From the first line of the data below, repeat each line exactly until you reach the line with "import Sketcher"; include that line too.

═════ Collected data ═════

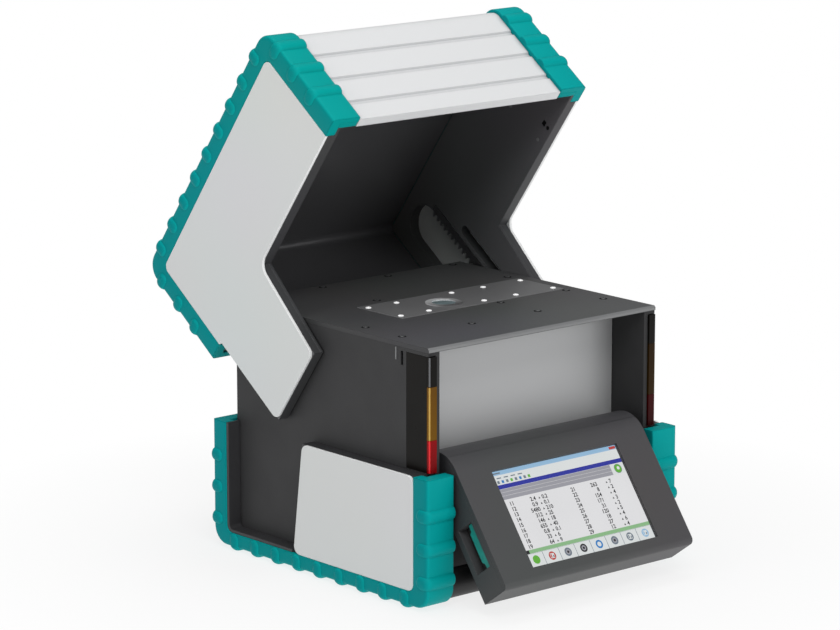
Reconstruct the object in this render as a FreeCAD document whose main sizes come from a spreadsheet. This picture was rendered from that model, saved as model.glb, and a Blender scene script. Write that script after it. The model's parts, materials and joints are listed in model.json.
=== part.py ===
import FreeCAD, Part
import math
import os
import re
import Sketcher

# Portable x-ray fluorescence spectrometer: a box-shaped base with a tilting, ribbed lid that rides on
# two racks, and a computer tablet that folds out of a recess between two warning-lamp columns.
# Millimetres, +Z up, the front towards -Y. Heights are counted from the surface it stands on.
# Lengths along Y are counted from the middle of the base and shifted to the origin at the end.

SIZES = {
    # Origin: how far behind the middle of the base the frame's origin lies
    "origin_back": 13.439,
    # Outer form shared by base and lid
    "half_width": 146.5,
    "half_depth": 145.5,
    "base_height": 116.5,
    "border": 18.3,
    "border_low": 13.0,
    # Ribbed bumpers
    "rib_height": 3.0,
    "rib_pitch": 29.0,
    "rib_flat": 4.4,
    "rib_run": 3.3,
    "rib_first": 23.5,
    "rib_corner": 4.5,
    "rib_reach": 12.0,
    "rib_fade": 5.0,
    "bumper_side": 10.0,
    "face_width": 30.0,
    "post_depth": 12.0,
    "sole_depth": 8.0,
    "corner_round": 16.0,
    "edge_bevel": 2.5,
    # Side panels and the pockets that take the lid's arms
    "panel_thick": 2.8,
    "seam": 0.3,
    "panel_round": 7.0,
    "slant_top_gap": 7.5,
    "slant_low_gap": 7.1,
    "pocket_lip": 3.0,
    "rim_sunk": 1.0,
    # Chassis
    "chassis_gap": 14.5,
    "chassis_inset": 17.4,
    "sheet": 2.0,
    "chassis_rise": 108.5,
    "top_thick": 4.0,
    "top_overhang": 3.0,
    "hem": 1.6,
    "recess_depth": 38.0,
    # Lamp columns at the front corners
    "lens_wide": 8.2,
    "lens_deep": 26.0,
    "lens_proud": 2.0,
    "lens_wrap": 3.5,
    "lens_thick": 2.0,
    "lens_gap": 0.2,
    "column_wall": 4.4,
    "column_proud": 2.0,
    "lamp_foot": 1.1,
    "lamp_head": 7.5,
    "red_tall": 28.4,
    "amber_tall": 46.0,
    "sill_thick": 3.0,
    "lamp_board_in": 6.0,
    "board_thick": 1.6,
    "interlock_in": 4.0,
    "interlock_wide": 3.0,
    "interlock_tall": 12.0,
    # Lid pivot, travel and opening angle
    "pivot_inset": 44.8,
    "pivot_rise": 76.9,
    "lift": 100.0,
    "lid_angle": 53.9,
    # Lid form
    "lid_drop": 98.2,
    "arm_drop": 96.6,
    "arm_top": 99.9,
    "arm_low": 87.5,
    "arm_back": 3.4,
    "arm_crook": 12.0,
    "lid_wall": 13.0,
    "lid_flange": 2.8,
    "liner_offset": 10.0,
    "liner_thick": 2.0,
    "liner_round": 9.7,
    "cover_thick": 3.0,
    "cover_round": 13.0,
    "front_hem": 8.3,
    "groove_wide": 6.0,
    "groove_deep": 1.4,
    # Rack, pinion, shaft and guide pin
    "tooth_pitch": 6.2832,
    "pinion_teeth": 18,
    "tooth_tip": 2.0,
    "tooth_root": 2.4,
    "rack_back": 9.0,
    "rack_low_teeth": 3,
    "rack_short": 2.0,
    "channel_gap": 0.5,
    "channel_over": 3.2,
    "gear_gap": 0.5,
    "shaft_radius": 6.0,
    "run_gap": 0.05,
    "bush_radius": 10.0,
    "bush_long": 8.0,
    "bush_out": 0.8,
    "guide_y": 36.5,
    "guide_z": 46.5,
    "guide_radius": 4.4,
    "guide_gap": 0.4,
    "pin_gap": 1.0,
    "pin_bite": 4.0,
    # Tablet computer and its hinge
    "hinge_inset": 25.0,
    "hinge_drop": 14.0,
    "tablet_angle": 35.9,
    "tablet_gap_left": 3.0,
    "tablet_gap_right": 10.0,
    "tablet_front": 29.4,
    "tablet_back": 4.1,
    "tablet_low": 109.7,
    "tablet_foot": 5.0,
    "bezel_thick": 4.0,
    "tablet_shell": 3.0,
    "tablet_cheek": 8.0,
    "port_cheek": 14.0,
    "bay_deep": 12.0,
    "bay_low": 85.0,
    "bay_high": 44.0,
    "bay_front": 21.0,
    "bay_rear": 2.0,
    "port_thick": 3.2,
    "port_deep": 2.2,
    "network_tall": 12.0,
    "data_tall": 6.0,
    "screen_left": 77.0,
    "screen_right": 69.5,
    "screen_top": 7.0,
    "screen_low": 97.0,
    "glass_thick": 1.6,
    "glass_sunk": 0.8,
    "display_lip": 3.0,
    "display_thick": 5.9,
    "cell_half": 60.0,
    "cell_top": 20.0,
    "cell_low": 90.0,
    "cell_thick": 7.0,
    "hinge_pin": 3.0,
    "pin_in_tablet": 7.0,
    "pin_short": 4.0,
    "cavity_top": 17.6,
    "board_top": 3.0,
    "board_behind": 4.0,
    "network_low": 60.0,
    "data_low": 70.0,
    "port_margin": 4.0,
    "arm_reach": 14.0,
    "arm_gap": 0.8,
    "arm_half": 8.0,
    # Carrying bar
    "bar_radius": 12.5,
    "bar_core": 4.5,
    "bar_inset": 17.0,
    "bar_z": 17.0,
    "bracket_deep": 4.0,
    "bracket_behind": 16.0,
    # Sample stage
    "stage_left": 72.0,
    "stage_right": 120.0,
    "stage_front": 27.0,
    "stage_back": 34.0,
    "stage_raise": 0.4,
    "stage_inset": 6.0,
    "stage_second": 38.3,
    "stage_third": 103.0,
    "stage_fourth": 140.8,
    "stage_row_front": 8.5,
    "stage_row_back": 9.0,
    "plate_screw_in": 14.5,
    "plate_column": 38.5,
    "plate_row_front": 80.0,
    "plate_row_middle": 32.0,
    "plate_row_rear": 121.0,
    "plate_row_gap": 12.0,
    "window_x": -2.0,
    "window_y": -2.0,
    "ring_radius": 16.5,
    "ring_sunk": 2.0,
    "ring_tall": 3.2,
    "window_radius": 10.8,
    "film_thick": 0.4,
    "stage_head": 2.4,
    "plate_head": 2.2,
    "stage_head_tall": 0.8,
    "plate_head_tall": 0.6,
    # Measuring head: distances along the two slanted beam lines, from the window's centre
    "head_low": 66.0,
    "head_left": 62.0,
    "head_right": 50.0,
    "head_front": 28.0,
    "head_rear": 34.0,
    "beam_deep": 30.0,
    "bore_start": 20.0,
    "tube_start": 46.0,
    "tube_nose": 10.0,
    "tube_step": 91.5,
    "tube_end": 135.0,
    "tube_body": 16.0,
    "detector_start": 30.0,
    "detector_nose": 8.0,
    "detector_step": 83.0,
    "detector_end": 105.0,
    "detector_body": 13.0,
    "wheel_shift": 22.0,
    "wheel_radius": 28.0,
    "wheel_start": 39.3,
    "wheel_thick": 2.4,
    "wheel_gap": 0.8,
    "wheel_shaft": 1.5,
    "wheel_shaft_long": 7.0,
    "filter_radius": 5.0,
    "motor_radius": 9.0,
    "motor_gap": 1.2,
    "motor_end": 82.0,
    "motor_bore_deep": 8.0,
    # Fan, air slots, power inlet and rocker switch in the rear wall
    "slot_left": 100.0,
    "slot_right": 50.0,
    "slot_low": 60.0,
    "slot_tall": 3.0,
    "slot_step": 6.0,
    "fan_in": 47.0,
    "fan_z": 88.0,
    "fan_half": 28.0,
    "fan_duct": 26.0,
    "fan_deep": 20.0,
    "fan_hub": 11.0,
    "fan_arm": 2.0,
    "fan_arm_thick": 3.0,
    "fan_shaft": 1.5,
    "fan_play": 1.0,
    "hub_in": 3.0,
    "hub_long": 13.0,
    "blade_thick": 1.5,
    "blade_rise": 4.0,
    "blade_near": 4.0,
    "blade_far": 15.0,
    "inlet_half": 14.0,
    "inlet_low": 30.0,
    "inlet_high": 50.0,
    "inlet_deep": 18.0,
    "socket_deep": 12.0,
    "inlet_wall": 3.0,
    "switch_x": 31.0,
    "switch_z": 40.0,
    "switch_in": 8.1,
    "switch_half": 9.0,
    "switch_tall": 12.0,
    "switch_deep": 20.0,
    "switch_wall": 2.0,
    "switch_angle": 8.0,
    "rocker_pin": 1.2,
    "rocker_back": 4.0,
    "rocker_front": 9.0,
    "rocker_dip": 1.6,
    "rocker_half": 8.5,
    "rocker_foot": 7.0,
    "rocker_wide": 6.6,
    # Supply, battery pack and main board on the chassis floor and wall
    "supply_in": 5.0,
    "supply_wide": 80.0,
    "supply_front": 40.0,
    "supply_rear": 80.0,
    "supply_tall": 70.0,
    "battery_in": 5.0,
    "battery_wide": 75.0,
    "battery_front": 80.0,
    "battery_rear": 40.0,
    "battery_tall": 48.0,
    "board_front_in": 48.0,
    "board_rear_in": 68.0,
    "board_low": 72.0,
    "board_high": 200.0,
    "board_stand": 6.4,
    "spacer_half": 3.0,
}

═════

:: Reply to the task ::
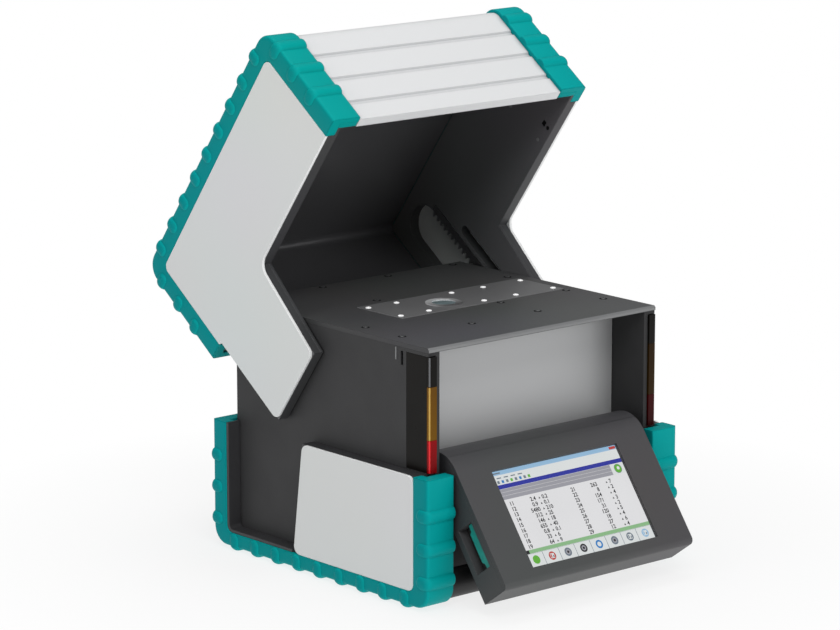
Reconstruct the object in this render as a FreeCAD document whose main sizes come from a spreadsheet. This picture was rendered from that model, saved as model.glb, and a Blender scene script. Write that script after it. The model's parts, materials and joints are listed in model.json.
=== part.py ===
import FreeCAD, Part
import math
import os
import re
import Sketcher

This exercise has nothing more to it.